Evolution explains kindness—even when it kills us | Paul Bloom
There's an incorrect view of evolution which is that evolution would drive animals to be selfish, to be uncaring, to be unloving towards others. And any sort of kindness you see, either in the animal kingdom or for humans, is a mystery from an evolutionary standpoint - but that's just wrong. We now know that there's all sorts of ways in which kindness can evolve through natural selection.
One way is 'kin selection,' basically to the extent other creatures share your genes, it is beneficial for you to help them, to share food with them, to save them if they're in trouble. In any sort of community where everybody's sort of closely related, it's to an animal's benefit to be kind. A second mechanism is called 'reciprocal altruism.' What this means is that if you're in constant contact with somebody else, it can evolve a sort of practical kindness where you help them and they help you in return. And so long as that deal goes back and forth, from a cold-blooded, genetic standpoint, is the sort of thing that could sustain and survive.
So, it's no mystery for a Darwinian, how we could have a sort of circle of kindness that contains those in our family, and slightly greater, those we are in constant interaction with. But our kindness is bigger than that. Stand on a city street, look confused. If you pick the right city, some people come up to you and say, "Are you lost?" "Can I give you a hand?" We help strangers. We take care of strangers. We worry about people, not merely in our community but in places thousands of miles away.
Many people, many of you give your resources, your money, your time to help people you aren't related to, maybe who aren't in your community but people who need help. There's one puzzle that often comes up which I think is less of a puzzle than people think it is. And this concerns cases where people say risk their life for a stranger, even sacrificed their life for a stranger. People say, "Oh, that's not Darwinian. That's not evolutionary because we should want to reproduce our own genes. And why would you destroy your own body to help that body of a stranger who doesn't share your same genes?"
But I think the thing to keep in mind is, what we've evolved isn't behaviors, simple behaviors, single behaviors that we choose are not the product of evolution. What we've evolved is brains, brains that think certain ways and have certain inclinations. We've evolved the capacity to think of things that evolution could have never anticipated, we're in a world of middle-size objects like trees and rocks, but we could think of sub-atomic particles or galaxies.
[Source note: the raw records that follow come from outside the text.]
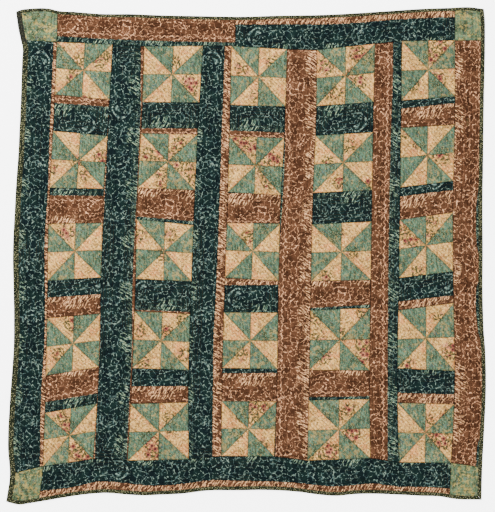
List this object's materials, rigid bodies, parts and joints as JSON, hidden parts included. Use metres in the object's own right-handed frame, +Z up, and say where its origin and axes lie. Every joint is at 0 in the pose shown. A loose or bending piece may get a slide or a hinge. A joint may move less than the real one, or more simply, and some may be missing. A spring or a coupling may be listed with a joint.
{
  "type": "pinwheel quilt",
  "caption": "Flat patchwork quilt of pinwheel blocks between upright sashes, with borders, corner squares and a folded binding, lying face up.",
  "frame": {"origin": "middle of the quilt's bounding box, on the surface that it lies on", "axes": "+Z up out of the pieced face, +Y towards the head edge of the quilt, +X to the right as the face is read"},
  "size_m": [2.1592, 2.2364, 0.0069],
  "materials": {
    "quilted_cotton": "soft washed printed cotton in dark teal, rust brown, sage green and cream, hand quilted",
    "binding_cotton": "olive cotton with a fine dotted print, folded over the edge and whipped down"
  },
  "bodies": {
    "root": {"quilt_panel": "quilted_cotton", "binding_top": "binding_cotton", "binding_right": "binding_cotton", "binding_bottom": "binding_cotton", "binding_left": "binding_cotton"}
  },
  "joints": []
}
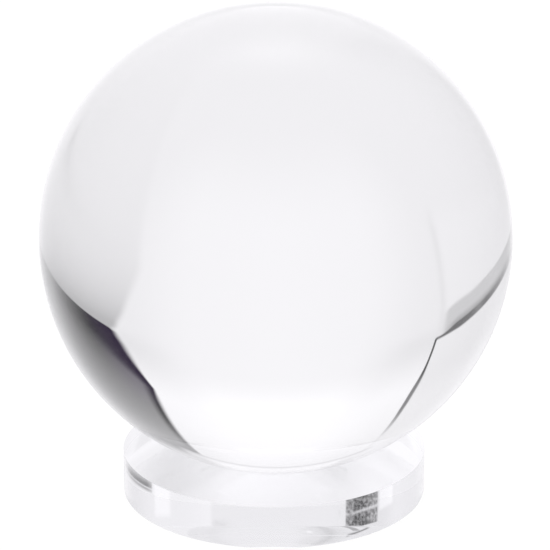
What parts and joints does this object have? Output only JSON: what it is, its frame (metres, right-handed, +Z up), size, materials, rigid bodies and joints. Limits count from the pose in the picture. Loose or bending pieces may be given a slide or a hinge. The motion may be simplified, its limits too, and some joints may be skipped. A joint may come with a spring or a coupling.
{
  "type": "crystal ball",
  "caption": "Solid clear glass ball resting in the shallow round seat of a clear disc stand, which it lifts straight off.",
  "frame": {"origin": "centre of the stand's underside, on the surface the object stands on", "axes": "+Z up through the ball's centre; the object is round about +Z, so +X and +Y are arbitrary"},
  "size_m": [0.08, 0.08, 0.0858],
  "materials": {
    "ball_crystal": "polished, fully clear, colourless",
    "stand_clear": "polished, clear, colourless, with a faint cool grey cast at the edge"
  },
  "bodies": {
    "stand": {"stand": "stand_clear"},
    "ball": {"ball": "ball_crystal"}
  },
  "joints": [
    {"name": "ball_lift", "type": "slide", "parent": "stand", "child": "ball", "axis": [0, 0, 1], "range_m": [0, 0.06]}
  ]
}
Similarly, we've evolved a morality that's close in, it's narrow, that's small. But we're smart enough to have come to the principle of impartiality - some version of the 'golden rule.' Some notion that, from the standpoint of the Universe, one person's life is just as valuable as another. From a gut level, an injustice done to me is so much worse than an injustice for people I've never heard of. But when I think about it, I can appreciate that at the level of principles, there's no difference. The injustice done far away is just as severe injustice as if it were done to me.
It makes us realize that selfishness and parochialness and racism and sexism and all sorts of biases like that are not inevitable. We have the capacity to override them. And I think this is the lesson we learn, when we see one person being kind to another. When we see tremendous examples of extraordinary altruism throughout the world it teaches us that this is not beyond our biological capacity, and armed with this mode of impartial thinking, we've transformed our moral universe.